Dylan Lewis exhibits at L'Ormarins
 
2007-03-22


DYLAN LEWIS, an exciting South African artist who has emerged as one of the foremost figures in sculpture today, will be exhibiting his latest collection of bronzes for the first time to the South African public at L’Ormarins in Franschhoek until 25 March.

Hosted by Everard Read Cape Town, the exhibition, Emergence, is presented in collaboration with Don Searll, an internationally recognised producer, director and video artist. Don Searll is the director of Haptics.

Don uses the art of technology and innovation to capture his audiences and powerfully communicate the message. This, a South African first, enhances Lewis’s sculpture by creating an interactive experience, taking South African art exhibitions to a new level.
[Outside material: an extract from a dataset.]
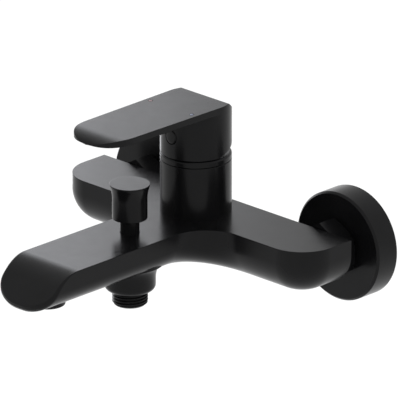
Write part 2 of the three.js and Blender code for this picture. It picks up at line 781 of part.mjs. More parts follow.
// Threaded shower outlet: ridges for the thread, and a plain spigot that screws into the boss
function outletNipple() {
  const crest = wallThreadRadius;
  const root = crest - outletThreadDepth;
  const spigot = valveChamberRadius - clearance;
  const threadTop = bossBottom - clearance;
  const threadBottom = threadTop - outletThreadLength;
  const turns = Math.floor((outletThreadLength - 1) / outletThreadPitch);
  const ridges = [];
  for (let i = turns; i > 0; i--) {
    const z = threadTop - 1 - i * outletThreadPitch + outletThreadPitch / 2;
    ridges.push([root, z - outletThreadPitch / 2], [crest, z]);
  }
  return turned([
    [outletBoreRadius, threadBottom], [root - 0.3, threadBottom], [root, threadBottom + 0.3],
    ...ridges, [root, threadTop], [spigot - outletSealRadius, threadTop],
    [spigot - outletSealRadius, bossBottom + 2 * outletSealRadius + clearance],
    [spigot, bossBottom + 2 * outletSealRadius + clearance], [spigot, nippleTop],
    [outletBoreRadius, nippleTop],
  ]);
}

const outletSeal = () => {
  const inner = valveChamberRadius - outletSealRadius;
  return tube(valveChamberRadius - clearance, inner, bossBottom, bossBottom + 2 * outletSealRadius);
};

// ---------------------------------------------------------------- aerator, on its own axis

const aeratorHousing = () => turned([
  [aeratorInsertRadius - 1, aeratorBottom], [aeratorRadius - 0.6, aeratorBottom],
  [aeratorRadius, aeratorBottom + 0.6], [aeratorRadius, aeratorTop - aeratorWasherThickness - clearance],
  [aeratorInsertRadius + clearance, aeratorTop - aeratorWasherThickness - clearance],
  [aeratorInsertRadius + clearance, aeratorBottom + aeratorWall],
  [aeratorInsertRadius - 1, aeratorBottom + aeratorWall],
]);

function aeratorCore() {
  const bottom = aeratorBottom + aeratorWall + clearance;
  const top = aeratorTop - aeratorWasherThickness - clearance;
  const holes = [[0, 0]];
  for (const [ring, count] of [[1, 6], [2, 12]]) {
    for (let i = 0; i < count; i++) {
      const turn = 2 * Math.PI * i / count;
      const reach = ring * aeratorHolePitch;
      holes.push([reach * Math.cos(turn), reach * Math.sin(turn)]);
    }
  }
  return cut(rod(aeratorInsertRadius, bottom, top),
    ...holes.map(([x, y]) => rod(aeratorHoleRadius, bottom - 1, top + 1, 6).translate(x, y, 0)));
}

const aeratorWasher = () =>
  tube(aeratorRadius, aeratorInsertRadius - aeratorWasherLip,
    aeratorTop - aeratorWasherThickness, aeratorTop);

// ---------------------------------------------------------------- wall connection
// Each side is drawn with +Z out of the wall and +Y up, and then turned into place.

const nutFar = bodyBack - clearance;
const nutNear = escutcheonDepth + nutToEscutcheon;
const tailFlangeFar = nutFar - nutLipThickness - clearance;
const tailFlangeNear = tailFlangeFar - tailFlangeThickness;
const unionEnd = tailFlangeNear - filterWasherThickness - 2 * clearance;
const nutBore = unionThreadRadius + clearance;

const escutcheon = () => turned([
  [unionThreadRadius + clearance, escutcheonDepth - escutcheonWall],
  [escutcheonRadius - escutcheonWall, escutcheonDepth - escutcheonWall],
  [escutcheonRadius - escutcheonWall, 0], [escutcheonRadius, 0],
  [escutcheonRadius, escutcheonDepth - escutcheonChamfer],
  [escutcheonRadius - escutcheonChamfer, escutcheonDepth],
  [unionThreadRadius + clearance, escutcheonDepth],
], fine);

function eccentricUnion() {
  const blockEnd = unionBlockBack + unionBlockLength;
  const middle = (unionBlockBack + blockEnd) / 2;
  return cut(
    join(
      rod(unionThreadRadius, middle, unionEnd),
      rod(unionBlockRadius, unionBlockBack, blockEnd, 8).translate(0, -unionOffset / 2, 0),
      rod(wallThreadRadius, -wallThreadLength, middle).translate(0, -unionOffset, 0),
    ),
    rod(unionBoreRadius, middle - 1, unionEnd + 1, coarse),
    rod(wallBoreRadius, -wallThreadLength - 1, middle + 1, coarse).translate(0, -unionOffset, 0),
  );
}

function unionNut() {
  const lip = nutFar - nutLipThickness;
  return cut(
    rod(nutAcrossCorners / 2, nutNear, nutFar, 6),
    rod(nutBore, nutNear - 1, lip),
    rod(tailTubeRadius + clearance, nutNear, nutFar + 1),
  );
}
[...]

Audiences will be taken on an intriguing journey, moving from one film installation to another where the sculptures appear as cinematic images exploring some of the ideas that influenced their making.
In other places, visitors will experience the heat and roar of the furnace as they watch a bronze casting filmed in 3D, or step into the artist’s studio to touch and feel the raw materials of sculpture: clay, wax, plaster and bronze. Interspersed amongst the film installations are the sculptures themselves, presented in plaster and bronze.

Having concluded the Cat collection almost two years ago Dylan Lewis has been reinventing himself and his work, sketching and studying the human form.

The new collection of breathtaking sculptures capture the timelessness of the human anatomy, while also exploring Lewis’s broader concerns of environment, wilderness and man’s increasingly fragile relationship with the earth.

It strips human anatomy down to its essence and rebuilds it again - achieving an intimacy and an empathy that can only come from vigorous investigation and creative genius.

They are at once playful yet profound; fragile yet monolithic.

Like the wilderness that inspires them, these sculptures are enigmatic animal forms merging with human anatomy evoking rich mythological and psychological clusters of meaning.

“All the artworks in this exhibition are inspired by an emergence in my consciousness of the fundamental importance of wilderness to the human spirit,” says Lewis.

“In some figures I explore the profound sense of longing, remembrance, awakening and renewal I experience during sojourns in the wilderness. In other areas I express the anguish, foreboding and loss I have felt while watching substantial tracts of wilderness disappear during my lifetime.

“Everywhere people are debating with mounting urgency and alarm as the effects of the destruction of our environment become physically and psychologically evident,” adds Lewis.

The exhibition breaks new ground by redefining the context in which sculpture is traditionally shown.